“When I was arrested, they brought me to the newer of the two prisons, which is by far the less comfortable. At the old prison, when an inmate has meetings – with a visitor, a psychiatrist, a lawyer – he is conducted across an inner courtyard, with a lawn in the middle and trees all round it, to a separate building, external to the maze of cells and corridors where the prisoners pass their days and nights. At the new prison, one never escapes detention, either momentarily or metaphorically.

“They had brought me there at six in the afternoon, and by one o’clock in the morning I was installed in my cell. The hours in between I passed sitting on a wooden stool in a kind of closet, furnished only with a washstand and that wooden stool. When I finally entered the cell that was to be my home I knew not for how long, I saw that it held another inmate, who had prepared the place for my arrival. He had laid out my bed and made us coffee on a little hotplate he had. We chatted for a few minutes, and then I fell asleep.

“The following morning I woke up feeling I had recovered something of my stamina, intellectual as well as physical. The prisoners were let out for their constitutional in the yard at nine hundred hours. This was a concrete rectangle, about sixty paces by ninety, with a water hose, for those who wanted to wash themselves after exercise, and an open urinal of gray cement for visual symmetry. The custom is that when a new prisoner arrives, he is formally introduced to the others, usually by the man who has shared a cell with him on the first night, whereupon those present in the yard, about thirty in all, shake hands with the newcomer.

“Among the prisoners whose acquaintance I made in that way was one who was quite tall, about fifty years of age, and somewhat better groomed than the rest.
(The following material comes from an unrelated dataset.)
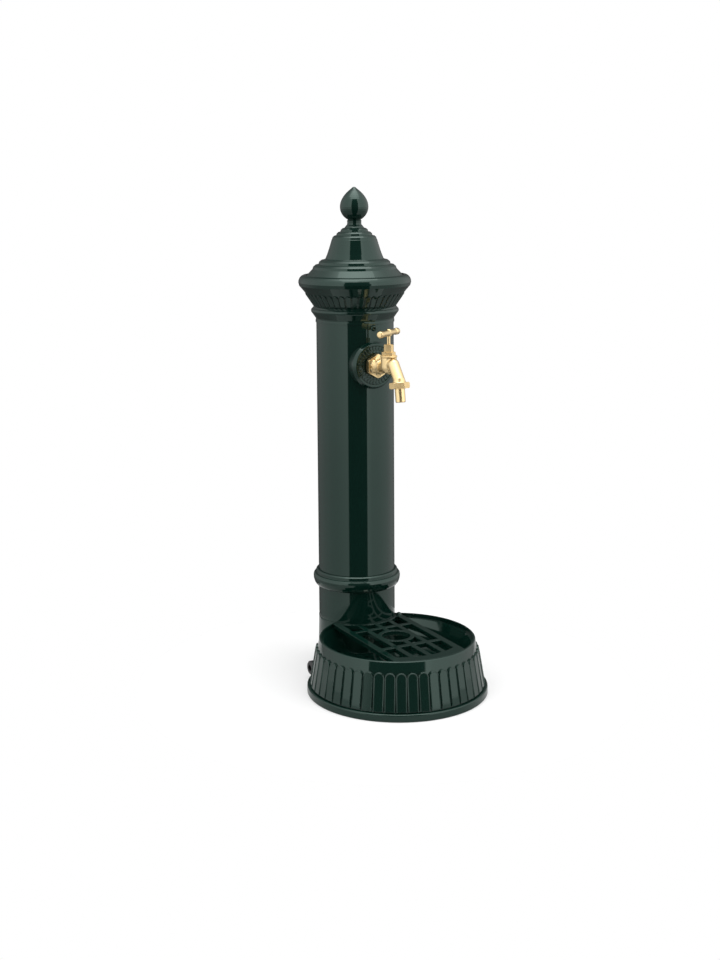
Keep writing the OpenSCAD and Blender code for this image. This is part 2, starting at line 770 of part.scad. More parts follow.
module tap_body() color(brass) {
    difference() {
        union() {
            at_tap() translate([0, 0, shank_end]) cylinder(h = tap_collar - shank_end + eps, r = shank_r);
            at_tap() translate([0, 0, tap_collar]) hex_nut(tap_hex_af, tap_hex_len, bore_r);
            at_tap() translate([0, 0, neck_face - eps])
                cylinder(h = neck_collar_len + eps, r = neck_collar_r);
            at_tap() translate([0, 0, neck_face])
                cylinder(h = stem_reach - neck_face + barrel_lap, r = neck_r);
            at_stem(barrel_round) cylinder(h = barrel_top - barrel_round, r = barrel_r);
            at_stem(barrel_round) sphere(r = barrel_r);
            spout_path(spout_r);
            at_outlet(-nozzle_neck) cylinder(h = nozzle_neck, r = spout_r + 0.7);
            at_outlet(-nozzle_neck - nozzle_len) cylinder(h = nozzle_len, r = nozzle_r);
        }
        at_tap() translate([0, -inlet_drop, shank_end - eps])
            cylinder(h = stem_reach - shank_end + eps, r = bore_r);
        at_stem(-inlet_drop) cylinder(h = seat_rise + inlet_drop + eps, r = bore_r);
        at_stem(seat_rise) cylinder(h = barrel_top, r = chamber_r);
        spout_path(bore_r - 0.2);
        at_outlet(-2 * nozzle_r) cylinder(h = 2 * nozzle_r, r = bore_r);
    }
}

// Elbow on the shank's end, and the pipe down to the foot
module tap_elbow() color(brass) {
    body_r = shank_r + 2.6;
    mouth = saddle_face - backnut_h - 0.5;
    difference() {
        union() {
            at_tap(pipe_offset) sphere(r = body_r);
            at_tap(pipe_offset) cylinder(h = mouth - pipe_offset, r = body_r);
            translate([0, pipe_y, tap_h - tap_leg]) cylinder(h = tap_leg, r = leg_r);
        }
        at_tap(mouth) cylinder(h = body_r, r = backnut_af);
        at_tap(shank_end - eps) cylinder(h = mouth, r = shank_r + thread_gap);
        at_tap(pipe_offset) cylinder(h = mouth, r = pipe_r - pipe_t);
        translate([0, pipe_y, tap_h - tap_leg - eps]) cylinder(h = tap_leg + eps, r = pipe_r - pipe_t);
        translate([0, pipe_y, tap_h - tap_leg - eps])
            cylinder(h = pipe_socket + eps, r = pipe_r + thread_gap);
    }
}

pipe_foot_h = supply_h + elbow_leg - pipe_socket + seat_gap;
pipe_head_h = tap_h - tap_leg + pipe_socket - seat_gap;
inlet_from = elbow_leg - pipe_socket + seat_gap;
shank_inner = connector_face - connector_shank_len;
inlet_to = shank_inner + pipe_socket - seat_gap;

module supply_pipe() color(copper) {
    translate([0, pipe_y, pipe_foot_h]) tube(pipe_head_h - pipe_foot_h, pipe_r, pipe_r - pipe_t);
}

module inlet_pipe() color(copper) {
    translate([-inlet_from, pipe_y, supply_h]) rotate([0, -90, 0])
        tube(inlet_to - inlet_from, pipe_r, pipe_r - pipe_t);
}

// The four compression nuts on the ends of the two pipes
module pipe_nuts() color(brass) {
    nut_bore = pipe_r + thread_gap;
    for (z = [supply_h + elbow_leg, tap_h - tap_leg - pipe_nut_h])
        translate([0, pipe_y, z]) hex_nut(pipe_nut_af, pipe_nut_h, nut_bore);
    for (x = [elbow_leg, shank_inner - pipe_nut_h])
        translate([-x, pipe_y, supply_h]) rotate([0, -90, 0]) hex_nut(pipe_nut_af, pipe_nut_h, nut_bore);
}

module base_elbow() color(brass) {
    socket_r = pipe_r + thread_gap;
    translate([0, pipe_y, supply_h]) difference() {
        union() {
            sphere(r = leg_r);
            cylinder(h = elbow_leg, r = leg_r);
            rotate([0, -90, 0]) cylinder(h = elbow_leg, r = leg_r);
        }
        sphere(r = pipe_r - pipe_t);
        for (turn = [0, -90]) rotate([0, turn, 0]) {
            cylinder(h = elbow_leg + eps, r = pipe_r - pipe_t);
            translate([0, 0, elbow_leg - pipe_socket]) cylinder(h = pipe_socket + eps, r = socket_r);
        }
    }
}

module supply_connector() color(black) {
    head = connector_face + seal_t;
    translate([0, pipe_y, supply_h]) rotate([0, -90, 0]) difference() {
        union() {
            translate([0, 0, shank_inner]) cylinder(h = head - shank_inner + eps, r = connector_shank_r);
            translate([0, 0, head]) rotate_extrude()
                polygon([[0, 0], [connector_r, 0], [connector_r, connector_reach - head - 1.5],
                         [connector_r - 1.5, connector_reach - head], [0, connector_reach - head]]);
        }
        translate([0, 0, shank_inner - eps]) cylinder(h = connector_reach, r = pipe_r - pipe_t);
        translate([0, 0, shank_inner - eps]) cylinder(h = pipe_socket + eps, r = pipe_r + thread_gap);
    }
}

module connector_seal() color(black) {
    translate([-connector_face, pipe_y, supply_h]) rotate([0, -90, 0])
        tube(seal_t, connector_r - 0.3, connector_shank_r + thread_gap);
}

// Headwork: bonnet, packing and the nut that squeezes it
bonnet_foot = 13.2;
bonnet_flange_t = 2.5;
bonnet_hex_h = 5;
bonnet_hex_af = 17;
thread_r = 4.2;
thread_top = 17;
packing_h = 5;
packing_r = 4;
gland_wall = 0.9;
packing_nut_af = 11.8;
packing_nut_h = 10.5;
gland_foot = barrel_top + bonnet_flange_t + bonnet_hex_h;
gland_top = gland_foot + packing_h + 2;
thread_room = thread_top + valve_lift + seat_gap;

module bonnet() color(brass) {
    at_stem() difference() {
        union() {
            translate([0, 0, bonnet_foot])
                cylinder(h = barrel_top - bonnet_foot + eps, r = chamber_r - thread_gap);
            translate([0, 0, barrel_top]) rotate_extrude()
                polygon([[0, 0], [barrel_r + 0.2, 0], [barrel_r + 0.7, 0.5], [barrel_r + 0.7, 2],
                         [barrel_r + 0.2, bonnet_flange_t], [0, bonnet_flange_t]]);
            translate([0, 0, barrel_top + bonnet_flange_t]) hexagon(bonnet_hex_af, bonnet_hex_h);
            translate([0, 0, gland_foot - eps])
                cylinder(h = gland_top - gland_foot + eps, r = packing_r + gland_wall);
        }
        translate([0, 0, bonnet_foot - eps])
            cylinder(h = thread_room - bonnet_foot + eps, r = thread_r + run_gap);
        translate([0, 0, bonnet_foot]) cylinder(h = gland_top, r = stem_r + run_gap);
        translate([0, 0, gland_top - packing_h]) cylinder(h = packing_h + eps, r = packing_r);
    }
}

module gland_packing() color(black) {
    at_stem(gland_top - packing_h) tube(packing_h - seat_gap, packing_r - run_gap, stem_r + run_gap);
}

module packing_nut() color(brass) {
    at_stem(gland_foot) difference() {
        hex_nut(packing_nut_af, packing_nut_h, stem_r + run_gap);
        translate([0, 0, -eps])
            cylinder(h = gland_top - gland_foot + eps, r = packing_r + gland_wall + run_gap);
    }
}

// Spindle and crossbar, which turn together
washer_t = 1.5;
jumper_t = 2;
jumper_top = seat_rise + washer_t + jumper_t;
jumper_pin_r = 1.5;
jumper_pin_len = 6;
hub_r = 4.3;
hub_h = 9.6;

module spindle() color(brass) {
    foot = jumper_top + seat_gap;
    at_stem() difference() {
        union() {
            translate([0, 0, foot]) cylinder(h = thread_top - foot, r = thread_r);
            translate([0, 0, foot]) cylinder(h = bar_rise + hub_h / 2 - foot, r = stem_r);
            translate([0, 0, bar_rise + hub_h / 2]) rotate_extrude()
                polygon([[0, 0], [stem_r + 0.6, 0], [stem_r, 0.7], [0, 0.9]]);
        }
        translate([0, 0, foot - eps])
            cylinder(h = jumper_pin_len + seat_gap + eps, r = jumper_pin_r + run_gap);
    }
}

module handle_bar() color(brass) {
    knob_len = 9.5;
    tip = bar_len / 2;
    at_stem(bar_rise) rotate(bar_turn) difference() {
        union() {
            rotate([0, 90, 0]) translate([0, 0, -tip]) rotate_extrude() polygon(concat(
                arc([knob_r - 1.8, 1.8], 1.8, -90, 0, 4),
                arc([knob_r - 1.8, knob_len - 1.8], 1.8, 0, 70, 4),
                [[bar_r, knob_len + 1], [bar_r + 0.5, tip], [bar_r, bar_len - knob_len - 1]],
                arc([knob_r - 1.8, bar_len - knob_len + 1.8], 1.8, -70, 0, 4),
                arc([knob_r - 1.8, bar_len - 1.8], 1.8, 0, 90, 4),
                [[0, bar_len], [0, 0]]));
            translate([0, 0, -hub_h / 2]) rotate_extrude()
                polygon([[0, 0], [hub_r - 0.8, 0], [hub_r, 0.8], [hub_r, hub_h - 0.8],
                         [hub_r - 0.8, hub_h], [0, hub_h]]);
        }
        translate([0, 0, -hub_h / 2 - eps]) cylinder(h = hub_h + 2 * eps, r = stem_r + 0.03);
    }
}

// Jumper valve, lifted by the spindle and pushed open by the water
module valve_jumper() color(brass) {
    at_stem(seat_rise + washer_t) {
        cylinder(h = jumper_t, r = 6.6);
        cylinder(h = jumper_t + jumper_pin_len, r = jumper_pin_r);
    }
}

module valve_washer() color(black) {
    at_stem(seat_rise + 0.05) cylinder(h = washer_t - 0.05, r = 6.2);
}

// Hose union: nut, washer and tail under the nozzle
union_top = -nozzle_neck - 0.2;
union_lip = 1.6;
tail_bore_r = tail_r - 1.9;
tail_step = 0.4;
tail_flange_r = nozzle_r - 0.2;
washer_top = -nozzle_neck - nozzle_len;
union_washer_t = 1;
tail_flange_top = washer_top - union_washer_t;
tail_flange_foot = union_top - union_h + union_lip + run_gap;

module union_nut() color(brass) {
    at_outlet(union_top - union_h) difference() {
        hex_nut(union_af, union_h, tail_r + seat_gap);
        translate([0, 0, union_lip]) cylinder(h = union_h, r = nozzle_r + thread_gap);
    }
}

module union_washer() color(black) {
    at_outlet(tail_flange_top) tube(union_washer_t, tail_flange_r, tail_bore_r);
}

module hose_tail() color(brass) {
    foot = union_top - union_h - tail_len;
    tail_top = tail_flange_top - foot;
    at_outlet() difference() {
        union() {
            translate([0, 0, foot]) rotate_extrude()
                polygon([[0, 0], [tail_r - 0.8, 0], [tail_r, 1], [tail_r, tail_len - tail_step],
                         [tail_r - tail_step, tail_len - tail_step], [tail_r - tail_step, tail_top],
                         [0, tail_top]]);
            translate([0, 0, tail_flange_foot])
                cylinder(h = tail_flange_top - tail_flange_foot, r = tail_flange_r);
        }
        translate([0, 0, foot - eps]) cylinder(h = tail_top + 2 * eps, r = tail_bore_r);
    }
}

basin();
grate();
drain_strainer();
drain_screw();
drain_tail();
drain_gasket();
column_socket();
column_tube();
capital();
roof();
finial();
tie_rod();
rod_washer();
rod_nut();
rosette();
rosette_screw();
tap_washer();
tap_body();
tap_saddle();
tap_backnut();
tap_elbow();
supply_pipe();
pipe_nuts();
base_elbow();
inlet_pipe();
supply_connector();
connector_seal();
bonnet();
packing_nut();
gland_packing();
spindle();
handle_bar();
valve_jumper();
valve_washer();
union_nut();
union_washer();
hose_tail();
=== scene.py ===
import json
from math import cos, pi, radians, sin

import bmesh
import bpy
from mathutils import Matrix, Vector


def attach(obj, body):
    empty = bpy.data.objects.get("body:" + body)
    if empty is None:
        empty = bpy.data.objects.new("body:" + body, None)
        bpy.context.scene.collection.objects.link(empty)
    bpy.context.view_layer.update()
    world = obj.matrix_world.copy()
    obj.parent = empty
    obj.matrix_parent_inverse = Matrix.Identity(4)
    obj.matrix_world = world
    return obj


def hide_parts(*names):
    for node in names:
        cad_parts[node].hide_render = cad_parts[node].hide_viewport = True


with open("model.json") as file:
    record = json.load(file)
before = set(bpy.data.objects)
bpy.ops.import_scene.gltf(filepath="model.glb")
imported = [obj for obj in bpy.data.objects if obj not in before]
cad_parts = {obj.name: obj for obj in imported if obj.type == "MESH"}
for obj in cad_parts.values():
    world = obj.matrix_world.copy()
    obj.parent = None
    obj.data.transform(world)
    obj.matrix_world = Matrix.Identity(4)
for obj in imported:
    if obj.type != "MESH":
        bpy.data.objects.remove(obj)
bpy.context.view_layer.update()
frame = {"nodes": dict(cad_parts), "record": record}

print("frame loaded:", len(frame["nodes"]), "nodes")

# Places that several pieces share, in metres where nothing else is said
place = {
    "columnY": 0.08585,  # axis of the column
    "basinY": -0.03865,  # axis of the basin
    "cameraTurn": 26.26,  # degrees that the camera stands to the left of the front
}


class Value:
    # a number in a node tree; Python's operators on it add Math nodes
    def __init__(self, finish, socket):
        self.finish, self.socket = finish, socket

    def maths(self, operation, *others):
        return self.finish.node("ShaderNodeMath", {"operation": operation}, dict(enumerate((self, *others))))

    def __add__(self, other):
        return self.maths("ADD", other)

    __radd__ = __add__

    def __mul__(self, other):
        return self.maths("MULTIPLY", other)

    __rmul__ = __mul__

    def __sub__(self, other):
        return self.maths("SUBTRACT", other)

    def __rsub__(self, other):
        return (self * -1.0) + other

    def __truediv__(self, other):
        return self.maths("DIVIDE", other)

    def below(self, edge, soft):
        return self.finish.node("ShaderNodeMapRange", {"interpolation_type": "SMOOTHSTEP"},
                                {0: self, 1: edge - soft, 2: edge + soft, 3: 1.0, 4: 0.0})

    def above(self, edge, soft):
        return 1 - self.below(edge, soft)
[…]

But what really set this man apart were his spectacles, which at once I thought rather elegant in the surroundings. ‘Good morning, Professor,’ he said, introducing himself. I was too busy being surprised by the apparent fact that he knew who I was to catch his name. Then he turned away from me, addressing one of his companions, who I saw was none other than my cellmate, M— by  name.
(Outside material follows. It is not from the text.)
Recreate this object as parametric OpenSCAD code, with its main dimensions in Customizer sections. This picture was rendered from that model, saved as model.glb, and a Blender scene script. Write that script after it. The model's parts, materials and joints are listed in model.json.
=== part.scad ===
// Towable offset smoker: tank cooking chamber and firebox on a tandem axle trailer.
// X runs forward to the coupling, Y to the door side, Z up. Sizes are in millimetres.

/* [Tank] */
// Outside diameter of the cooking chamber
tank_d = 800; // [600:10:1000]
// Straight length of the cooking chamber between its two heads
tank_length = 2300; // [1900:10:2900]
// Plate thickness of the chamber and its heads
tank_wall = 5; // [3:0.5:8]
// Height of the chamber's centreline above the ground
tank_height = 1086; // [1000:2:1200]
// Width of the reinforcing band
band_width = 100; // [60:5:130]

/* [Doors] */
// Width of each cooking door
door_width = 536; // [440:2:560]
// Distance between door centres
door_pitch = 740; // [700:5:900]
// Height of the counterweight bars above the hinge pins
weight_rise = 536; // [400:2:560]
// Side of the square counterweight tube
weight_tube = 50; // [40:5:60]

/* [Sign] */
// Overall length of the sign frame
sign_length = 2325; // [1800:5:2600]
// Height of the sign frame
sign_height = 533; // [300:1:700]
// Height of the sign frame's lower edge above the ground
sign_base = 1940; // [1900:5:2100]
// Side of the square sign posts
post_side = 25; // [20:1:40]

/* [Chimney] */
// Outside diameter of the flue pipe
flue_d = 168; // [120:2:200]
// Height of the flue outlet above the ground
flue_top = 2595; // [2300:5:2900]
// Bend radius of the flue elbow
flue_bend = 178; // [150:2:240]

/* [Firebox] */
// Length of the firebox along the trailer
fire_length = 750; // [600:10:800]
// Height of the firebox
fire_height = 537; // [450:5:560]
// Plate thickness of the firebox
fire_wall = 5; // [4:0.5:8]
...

“‘You walk with this here professor?’ he said to M— in dialect, half affirming and half asking. ‘With this here professor I walk,’ my cellmate replied in dialect, respectfully transposing the speaker’s words.  ‘Well, M—, is there anything I should tell you?’ he continued. ‘There’s nothing you should tell me, Uncle T—,’ replied my cellmate. ‘I tell you nothing then,’ he concluded. Then he turned to me. ‘Have a nice walk, Professor.’

“Later that afternoon there was delivered to me in my cell a large cardboard container of fruit sorbet.”